Above the Home Secretary's warning about illegal sweepstakes, the girl
saved from death in a snowdrift, the kicking woman who beat 13 men,
blackmailed stage stars, and the reason why Capt FE Guest has switched
his political allegiance to the Conservatives (there were bloody fools
even then), the big headline tells a story that feels a little bit
familiar.
UNDERFED WORKERS DRIVEN TO DRUGS, it screams ... Growing Illness Due To Lack of Proper Food.

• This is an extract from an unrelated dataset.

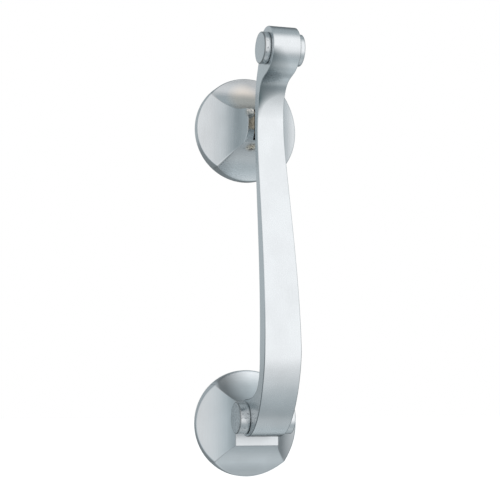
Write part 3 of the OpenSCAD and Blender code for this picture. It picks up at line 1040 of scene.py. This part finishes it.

Gill, the food bank manager, found this old paper when she was clearing
out her grandfather's garage, and she hands it to me for my
entertainment.
"The bill for drugs in this area has gone up by £16,000 in the past 12
months, and in Sunderland prescriptions have been increased by more than
18%. Over the whole area more than half a million prescriptions have
been dispensed.
"Not only is enforced idleness undermining the moral fibre of the
workless; it is draining away their health. Both they and many of those
in work are not getting enough food, and drugs and medicines are being
used in increasing quantities to alleviate hunger and check the ravages
of disease and general ill health."
The parallels are too obvious to need pointing out. Of course there are a
few differences too: the medication used these days by people who are
desperate is often of the illegal variety, but enforced idleness
undermines the moral fibre and drains away the health all right, and 84
years later there are still no answers from the powers that be.

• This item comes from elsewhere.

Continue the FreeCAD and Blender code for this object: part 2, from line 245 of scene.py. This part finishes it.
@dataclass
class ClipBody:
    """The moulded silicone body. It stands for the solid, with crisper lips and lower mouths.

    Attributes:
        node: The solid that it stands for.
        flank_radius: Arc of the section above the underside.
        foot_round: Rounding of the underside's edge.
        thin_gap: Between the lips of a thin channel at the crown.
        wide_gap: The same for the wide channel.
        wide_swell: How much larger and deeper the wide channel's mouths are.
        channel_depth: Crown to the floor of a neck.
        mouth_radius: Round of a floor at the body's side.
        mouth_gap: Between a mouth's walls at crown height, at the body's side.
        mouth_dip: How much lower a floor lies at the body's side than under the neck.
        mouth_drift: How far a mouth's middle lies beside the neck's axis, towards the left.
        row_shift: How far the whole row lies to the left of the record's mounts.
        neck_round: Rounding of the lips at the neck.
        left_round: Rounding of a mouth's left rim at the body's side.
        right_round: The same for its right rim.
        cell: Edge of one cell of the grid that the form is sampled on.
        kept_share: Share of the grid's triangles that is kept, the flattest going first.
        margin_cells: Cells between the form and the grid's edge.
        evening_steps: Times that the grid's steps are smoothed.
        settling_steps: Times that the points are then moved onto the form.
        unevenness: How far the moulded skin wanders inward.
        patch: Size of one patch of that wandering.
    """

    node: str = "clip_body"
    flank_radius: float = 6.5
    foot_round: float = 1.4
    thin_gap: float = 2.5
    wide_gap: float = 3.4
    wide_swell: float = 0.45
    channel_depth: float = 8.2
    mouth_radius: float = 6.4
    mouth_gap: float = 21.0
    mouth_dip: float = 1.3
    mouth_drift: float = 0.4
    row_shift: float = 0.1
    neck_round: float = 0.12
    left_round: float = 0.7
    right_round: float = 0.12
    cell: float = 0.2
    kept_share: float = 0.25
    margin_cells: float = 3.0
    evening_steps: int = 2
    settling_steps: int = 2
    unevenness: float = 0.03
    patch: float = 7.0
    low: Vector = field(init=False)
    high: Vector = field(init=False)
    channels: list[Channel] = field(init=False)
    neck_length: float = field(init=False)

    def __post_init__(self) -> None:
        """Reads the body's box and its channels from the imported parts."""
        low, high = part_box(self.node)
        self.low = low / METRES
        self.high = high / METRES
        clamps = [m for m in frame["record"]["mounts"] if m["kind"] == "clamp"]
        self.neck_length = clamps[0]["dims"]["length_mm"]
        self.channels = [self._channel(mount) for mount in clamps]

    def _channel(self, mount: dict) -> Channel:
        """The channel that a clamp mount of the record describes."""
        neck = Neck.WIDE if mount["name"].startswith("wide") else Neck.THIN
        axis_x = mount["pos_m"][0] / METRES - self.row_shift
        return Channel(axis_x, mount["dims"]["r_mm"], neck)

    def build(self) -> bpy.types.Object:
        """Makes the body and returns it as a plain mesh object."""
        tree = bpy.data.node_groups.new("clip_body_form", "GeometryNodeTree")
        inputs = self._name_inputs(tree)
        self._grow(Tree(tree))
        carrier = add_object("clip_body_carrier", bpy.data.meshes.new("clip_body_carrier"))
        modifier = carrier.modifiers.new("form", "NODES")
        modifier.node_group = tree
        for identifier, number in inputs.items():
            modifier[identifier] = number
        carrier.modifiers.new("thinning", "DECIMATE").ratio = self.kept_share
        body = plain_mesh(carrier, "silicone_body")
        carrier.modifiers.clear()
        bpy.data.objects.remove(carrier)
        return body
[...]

Of course having a good pool of unemployed people is the key to driving
down wages and powering up our economy, without much thought to the poor
bastards whose moral fibre is being given a good kicking, and who, if
they really have the stuffing knocked out of them, end up at Blawarthill
Parish Church in Glasgow on a Tuesday or Friday for some badly-needed
food to alleviate hunger and fend off the ravages of disease.

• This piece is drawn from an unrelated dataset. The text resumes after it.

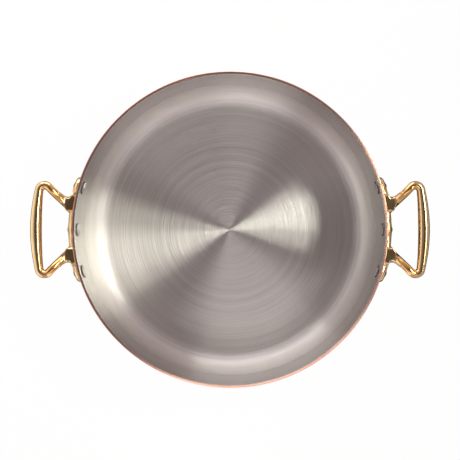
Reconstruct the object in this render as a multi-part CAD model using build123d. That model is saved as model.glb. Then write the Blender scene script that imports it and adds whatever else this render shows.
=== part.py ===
from build123d import *
import math
import os

# A two-handled saute pan: a copper body with a bonded stainless steel lining and riveted brass handles.
# The origin is the middle of the underside, +Z is up and +X points at the right-hand handle.
# All lengths are in millimetres and all angles in degrees.

# Pan body
inner_diameter = 280.0
pan_height = 83.0
copper_thickness = 2.2
lining_thickness = 0.3
inner_corner_radius = 16.0
rim_round = 0.5

# Rivets, a level row on each handle
rivet_drop = 11.0
rivet_pitch = 39.5
shank_diameter = 5.0
head_diameter = 12.0
head_height = 2.1
head_edge = 0.7
tail_diameter = 7.0
tail_height = 1.9
tail_edge = 0.5

# Handle flange: a plate bent round the wall, with a lobe at each rivet and a neck between lobes
flange_thickness = 4.6
lobe_diameter = 18.0
neck_height = 16.5
neck_fillet = 6.0
flange_round = 1.2

# Lugs: flat-topped webs that carry the legs out of the flange
lug_offset = 23.2
lug_base_width = 15.5
lug_tip_width = 9.0
lug_reach = 7.0
lug_round = 1.5
lug_height = 17.0

# Legs and grip: one bar of oval section, bent round two corners
leg_root_offset = 15.2
leg_root_drop = 1.5
leg_root_width = 9.6
leg_root_depth = 11.0
leg_width = 7.2
leg_depth = 7.8
handle_reach = 31.0
grip_lift = 3.0
grip_width = 10.0
grip_depth = 10.8
grip_end_width = 7.4
grip_end_depth = 8.2
grip_bow_radius = 226.0
grip_corner_offset = 34.8
grip_corner_radius = 5.0

# How far a cutting shape runs past what it cuts
overrun = 2.0

# Shares of a stretch of the bar at which its section is set
leg_shares = (0.0, 0.2, 0.4, 0.6, 0.8)
corner_shares = (0.0, 0.2, 0.4, 0.6, 0.8)
grip_shares = (0.0, 0.25, 0.5, 0.75)

# Sizes that follow
inner_radius = inner_diameter / 2
copper_inner_radius = inner_radius + lining_thickness
outer_radius = copper_inner_radius + copper_thickness
floor_height = copper_thickness + lining_thickness
copper_corner_radius = inner_corner_radius + lining_thickness
outer_corner_radius = copper_corner_radius + copper_thickness
rivet_height = pan_height - rivet_drop
rivet_angle = math.degrees(rivet_pitch / outer_radius)
flange_outer_radius = outer_radius + flange_thickness
leg_root_height = rivet_height - leg_root_drop
grip_height = pan_height + grip_lift
grip_middle = outer_radius + handle_reach


def pan_blank(radius, bottom, top, corner_radius):
    """A solid drum from bottom to top with its lower edge rounded."""
    drum = Pos(0, 0, bottom) * Cylinder(radius, top - bottom, align=(Align.CENTER, Align.CENTER, Align.MIN))
    return fillet(drum.faces().sort_by(Axis.Z)[0].edges(), corner_radius)


def upright(radius, bottom, top):
    """A plain cylinder about the pan's axis."""
    return Pos(0, 0, bottom) * Cylinder(radius, top - bottom, align=(Align.CENTER, Align.CENTER, Align.MIN))


def radial_plane(angle):
    """The plane through the pan's axis at rivet height whose normal points outwards at the angle."""
    turn = math.radians(angle)
    sideways = (-math.sin(turn), math.cos(turn), 0)
    outwards = (math.cos(turn), math.sin(turn), 0)
    return Plane(origin=(0, 0, rivet_height), x_dir=sideways, z_dir=outwards)


def radial_rod(angle, radius, start, end):
    """A rod that points outwards at the angle, from one distance from the pan's axis to another."""
    rod = Cylinder(radius, end - start, align=(Align.CENTER, Align.CENTER, Align.MIN))
    return radial_plane(angle) * Pos(0, 0, start) * rod


def rivet_dome(angle, diameter, height, edge, seat_radius, outwards):
    """A low domed head with a short straight edge, standing on a cylinder of the seat radius."""
    crown = height - edge
    ball_radius = ((diameter / 2) ** 2 + crown ** 2) / (2 * crown)
    peak = seat_radius + height * outwards
    ball = radial_plane(angle) * Pos(0, 0, peak - ball_radius * outwards) * Sphere(ball_radius)
    rod = radial_rod(angle, diameter / 2, seat_radius - diameter, seat_radius + diameter)
    return ball & rod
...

I think the desperation is better hidden now, with the poverty concealed
by better housing and schooling, and people are not literally tramping
the streets in search of work, but the fact that it's concealed should
not blind us to the damage it does to society when there are immensely
rich people, making more and more money, and yet people are so desperate
they have to come and get free tins to survive.
I think of other parallels with the 1930s: how - elsewhere in Europe at
least - the Depression helped dubious politicians of all colours to surf
to power on a wave of dissatisfaction with the economy, poverty and a
lack of social justice.
Of course the system needs to change, of course it is blindingly stupid
that we have a UK cabinet of millionaires who have not the slightest
idea that sanctioning a benefit claimant can mean they have so little
money they will starve.
But the parallel raises fears about the motives of those who want to
radically change the way we are governed and relate to other nations.